**WHAT THE TASK REQUIRES:** Locate each line holding the string "materials" and copy it.
## Begin
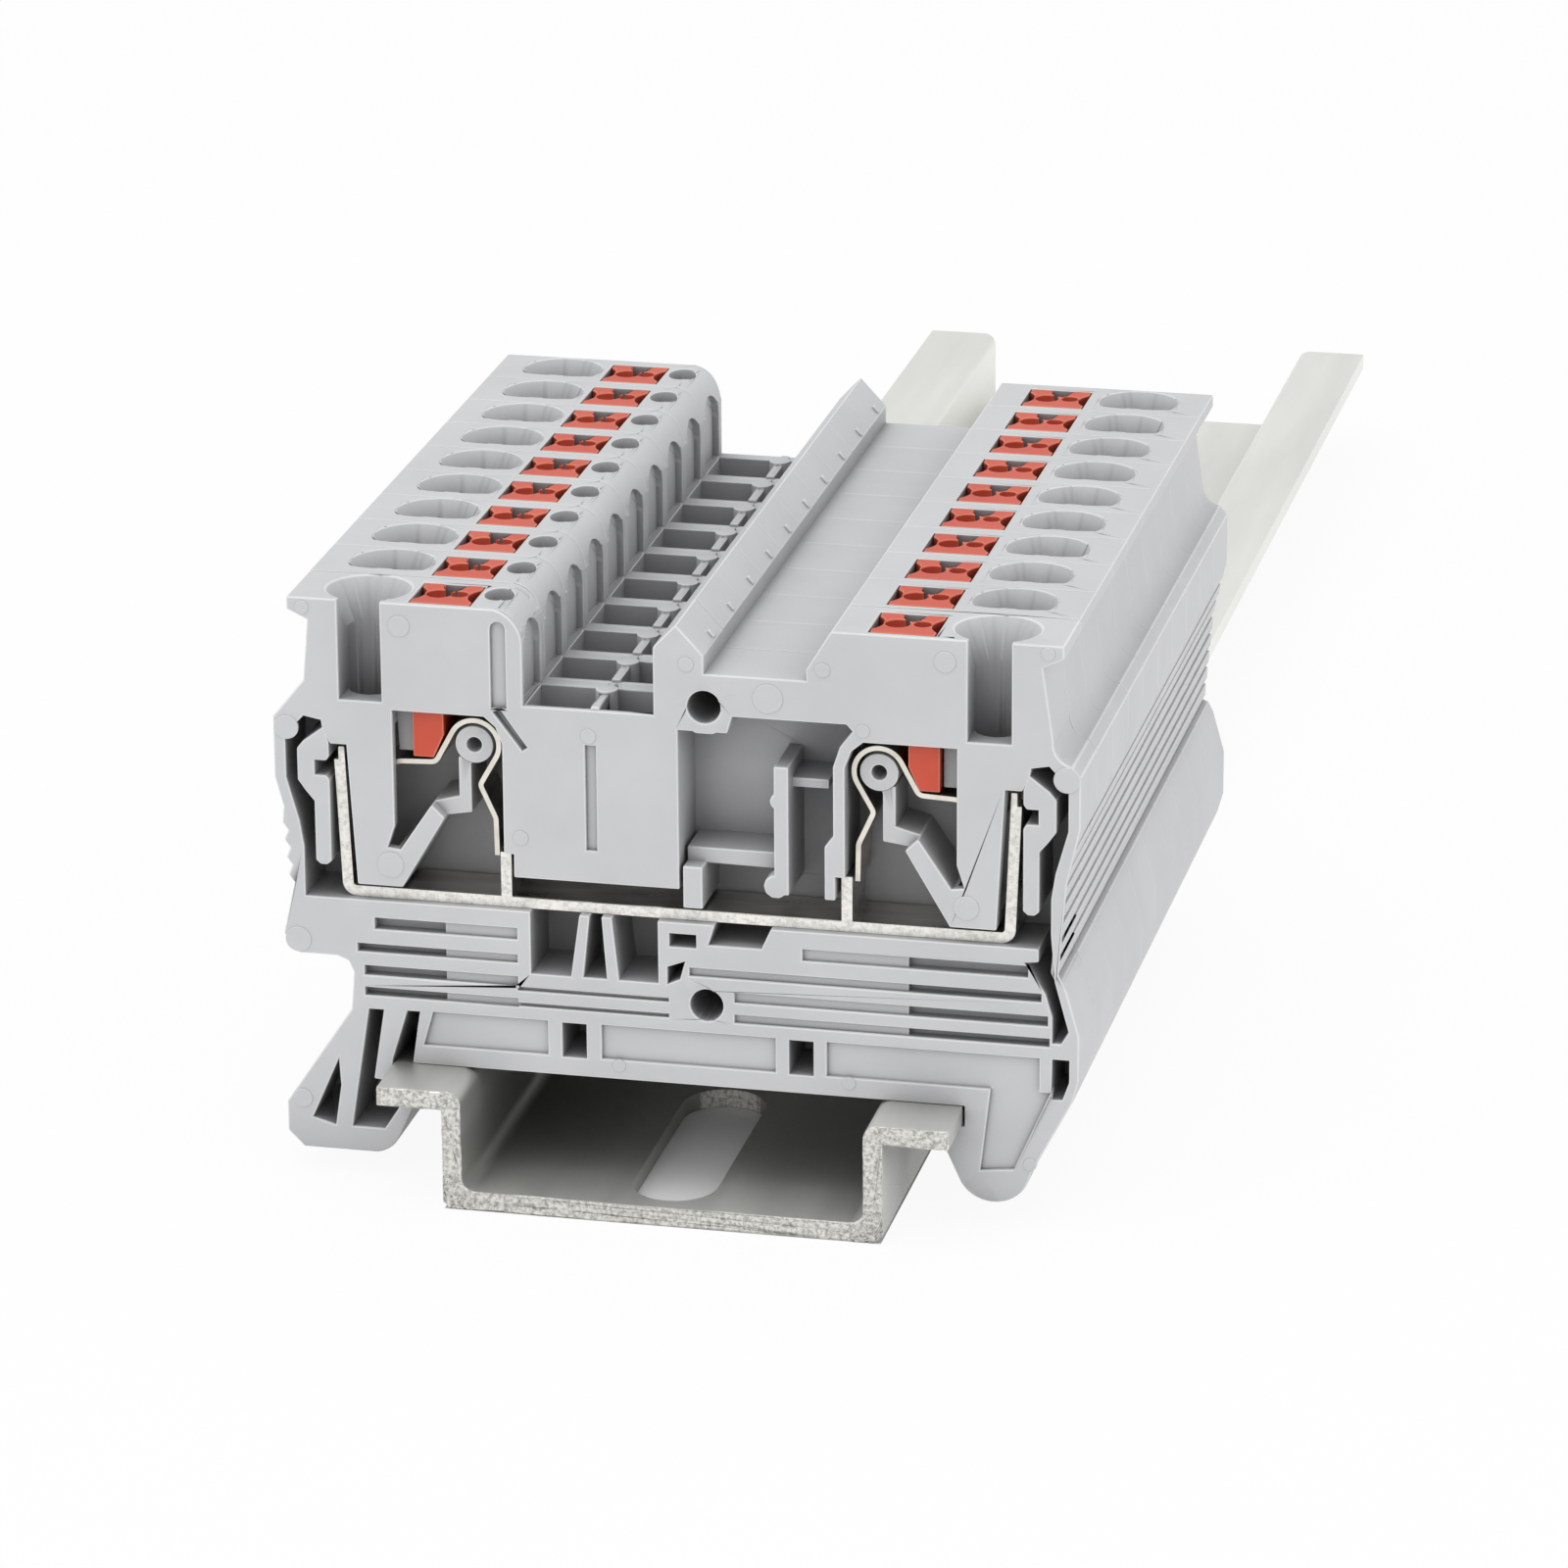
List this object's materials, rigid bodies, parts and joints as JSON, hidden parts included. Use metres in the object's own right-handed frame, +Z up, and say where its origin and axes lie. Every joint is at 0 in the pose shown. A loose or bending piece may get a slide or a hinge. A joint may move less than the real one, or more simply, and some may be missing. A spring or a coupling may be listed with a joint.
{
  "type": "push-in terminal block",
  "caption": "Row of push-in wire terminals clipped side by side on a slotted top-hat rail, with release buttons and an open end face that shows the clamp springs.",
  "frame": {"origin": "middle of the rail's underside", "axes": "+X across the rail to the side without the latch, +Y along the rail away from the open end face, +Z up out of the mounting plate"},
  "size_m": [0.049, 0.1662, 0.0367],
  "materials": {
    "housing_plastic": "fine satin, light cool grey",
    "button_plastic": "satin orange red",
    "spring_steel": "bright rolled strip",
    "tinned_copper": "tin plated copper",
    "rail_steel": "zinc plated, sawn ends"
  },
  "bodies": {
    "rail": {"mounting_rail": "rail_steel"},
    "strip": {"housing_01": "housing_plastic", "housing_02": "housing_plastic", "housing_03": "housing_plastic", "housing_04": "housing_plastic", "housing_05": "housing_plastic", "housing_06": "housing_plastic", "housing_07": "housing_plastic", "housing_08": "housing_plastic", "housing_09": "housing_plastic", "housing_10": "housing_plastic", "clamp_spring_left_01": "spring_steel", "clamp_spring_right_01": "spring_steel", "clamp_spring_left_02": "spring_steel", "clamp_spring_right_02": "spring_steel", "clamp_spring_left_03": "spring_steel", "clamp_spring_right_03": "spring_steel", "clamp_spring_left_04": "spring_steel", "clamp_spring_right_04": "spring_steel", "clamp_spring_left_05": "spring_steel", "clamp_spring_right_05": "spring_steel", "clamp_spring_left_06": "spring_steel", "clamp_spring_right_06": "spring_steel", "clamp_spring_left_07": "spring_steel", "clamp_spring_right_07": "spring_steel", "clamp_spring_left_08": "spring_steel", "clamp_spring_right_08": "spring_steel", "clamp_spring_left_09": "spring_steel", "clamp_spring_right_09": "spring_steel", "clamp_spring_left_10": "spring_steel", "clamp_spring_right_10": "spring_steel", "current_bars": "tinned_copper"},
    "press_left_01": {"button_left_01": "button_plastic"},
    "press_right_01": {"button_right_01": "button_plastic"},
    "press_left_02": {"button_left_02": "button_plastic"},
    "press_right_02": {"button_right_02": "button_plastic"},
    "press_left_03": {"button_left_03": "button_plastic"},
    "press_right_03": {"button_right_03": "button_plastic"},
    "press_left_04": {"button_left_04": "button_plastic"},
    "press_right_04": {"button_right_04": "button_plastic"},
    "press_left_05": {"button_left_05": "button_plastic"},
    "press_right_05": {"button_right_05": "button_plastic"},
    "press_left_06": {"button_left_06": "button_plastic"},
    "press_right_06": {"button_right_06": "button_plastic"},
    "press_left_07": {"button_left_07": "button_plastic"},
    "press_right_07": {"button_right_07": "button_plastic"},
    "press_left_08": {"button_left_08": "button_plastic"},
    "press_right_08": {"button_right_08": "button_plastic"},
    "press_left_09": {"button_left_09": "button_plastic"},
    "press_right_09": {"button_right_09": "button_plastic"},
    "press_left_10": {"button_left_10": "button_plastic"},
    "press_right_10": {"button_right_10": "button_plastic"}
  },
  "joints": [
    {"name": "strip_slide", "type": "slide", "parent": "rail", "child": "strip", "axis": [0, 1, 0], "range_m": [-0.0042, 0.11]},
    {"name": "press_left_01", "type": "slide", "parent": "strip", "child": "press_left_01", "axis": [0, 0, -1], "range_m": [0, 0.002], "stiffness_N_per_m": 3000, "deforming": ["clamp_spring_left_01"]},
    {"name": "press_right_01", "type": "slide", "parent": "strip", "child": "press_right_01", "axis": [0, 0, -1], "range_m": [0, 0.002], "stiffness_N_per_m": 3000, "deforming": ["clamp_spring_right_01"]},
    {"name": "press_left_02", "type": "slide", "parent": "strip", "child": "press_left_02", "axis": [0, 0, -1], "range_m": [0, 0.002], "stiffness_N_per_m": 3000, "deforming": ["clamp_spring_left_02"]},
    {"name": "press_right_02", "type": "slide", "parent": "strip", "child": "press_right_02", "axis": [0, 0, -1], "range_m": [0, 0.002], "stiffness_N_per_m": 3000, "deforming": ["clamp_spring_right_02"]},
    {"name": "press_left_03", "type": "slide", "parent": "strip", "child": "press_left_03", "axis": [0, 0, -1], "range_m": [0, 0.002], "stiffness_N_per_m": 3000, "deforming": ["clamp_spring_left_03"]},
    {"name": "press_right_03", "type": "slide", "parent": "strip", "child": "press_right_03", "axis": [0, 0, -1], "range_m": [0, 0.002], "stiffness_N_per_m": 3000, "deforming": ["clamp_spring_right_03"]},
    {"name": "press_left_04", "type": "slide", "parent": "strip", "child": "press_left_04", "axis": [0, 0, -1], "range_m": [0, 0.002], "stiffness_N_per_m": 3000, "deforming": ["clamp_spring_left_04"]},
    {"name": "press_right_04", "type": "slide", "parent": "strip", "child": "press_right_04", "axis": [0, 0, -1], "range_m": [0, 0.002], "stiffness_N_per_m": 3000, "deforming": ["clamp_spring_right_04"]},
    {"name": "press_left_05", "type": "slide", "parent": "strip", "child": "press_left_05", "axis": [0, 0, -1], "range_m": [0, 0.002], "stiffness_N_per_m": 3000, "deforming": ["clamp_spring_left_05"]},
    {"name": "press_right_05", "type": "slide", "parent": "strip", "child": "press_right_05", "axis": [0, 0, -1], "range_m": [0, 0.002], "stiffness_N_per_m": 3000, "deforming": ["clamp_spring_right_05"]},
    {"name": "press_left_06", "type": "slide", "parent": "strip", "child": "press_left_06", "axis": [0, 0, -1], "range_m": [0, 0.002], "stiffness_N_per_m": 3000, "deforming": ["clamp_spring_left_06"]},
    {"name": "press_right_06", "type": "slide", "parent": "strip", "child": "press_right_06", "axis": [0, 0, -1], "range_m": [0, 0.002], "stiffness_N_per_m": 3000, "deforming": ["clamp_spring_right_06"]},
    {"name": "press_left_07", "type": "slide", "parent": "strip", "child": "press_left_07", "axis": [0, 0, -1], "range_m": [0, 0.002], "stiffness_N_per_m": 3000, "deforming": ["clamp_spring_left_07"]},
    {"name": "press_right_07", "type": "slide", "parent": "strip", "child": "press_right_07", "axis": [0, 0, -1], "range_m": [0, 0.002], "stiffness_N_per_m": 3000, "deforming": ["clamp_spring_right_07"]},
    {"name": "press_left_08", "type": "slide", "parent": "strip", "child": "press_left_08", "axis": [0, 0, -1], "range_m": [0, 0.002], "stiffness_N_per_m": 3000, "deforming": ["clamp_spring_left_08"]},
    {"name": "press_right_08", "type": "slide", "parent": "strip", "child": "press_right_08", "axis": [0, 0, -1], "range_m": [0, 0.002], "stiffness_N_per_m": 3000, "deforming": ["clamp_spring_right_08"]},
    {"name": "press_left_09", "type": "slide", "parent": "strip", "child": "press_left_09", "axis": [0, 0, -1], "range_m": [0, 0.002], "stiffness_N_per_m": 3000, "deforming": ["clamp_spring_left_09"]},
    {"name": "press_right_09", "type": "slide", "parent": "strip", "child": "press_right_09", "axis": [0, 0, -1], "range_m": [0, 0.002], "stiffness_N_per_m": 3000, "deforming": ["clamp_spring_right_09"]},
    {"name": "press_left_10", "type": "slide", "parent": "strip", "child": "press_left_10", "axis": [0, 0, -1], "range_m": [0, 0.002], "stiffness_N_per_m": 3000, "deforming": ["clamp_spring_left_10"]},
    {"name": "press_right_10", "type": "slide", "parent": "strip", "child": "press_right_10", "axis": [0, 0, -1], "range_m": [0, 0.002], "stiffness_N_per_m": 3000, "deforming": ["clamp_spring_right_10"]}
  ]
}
## End
**REPLY TO THE EXERCISE:**
List this object's materials, rigid bodies, parts and joints as JSON, hidden parts included. Use metres in the object's own right-handed frame, +Z up, and say where its origin and axes lie. Every joint is at 0 in the pose shown. A loose or bending piece may get a slide or a hinge. A joint may move less than the real one, or more simply, and some may be missing. A spring or a coupling may be listed with a joint.
  "materials": {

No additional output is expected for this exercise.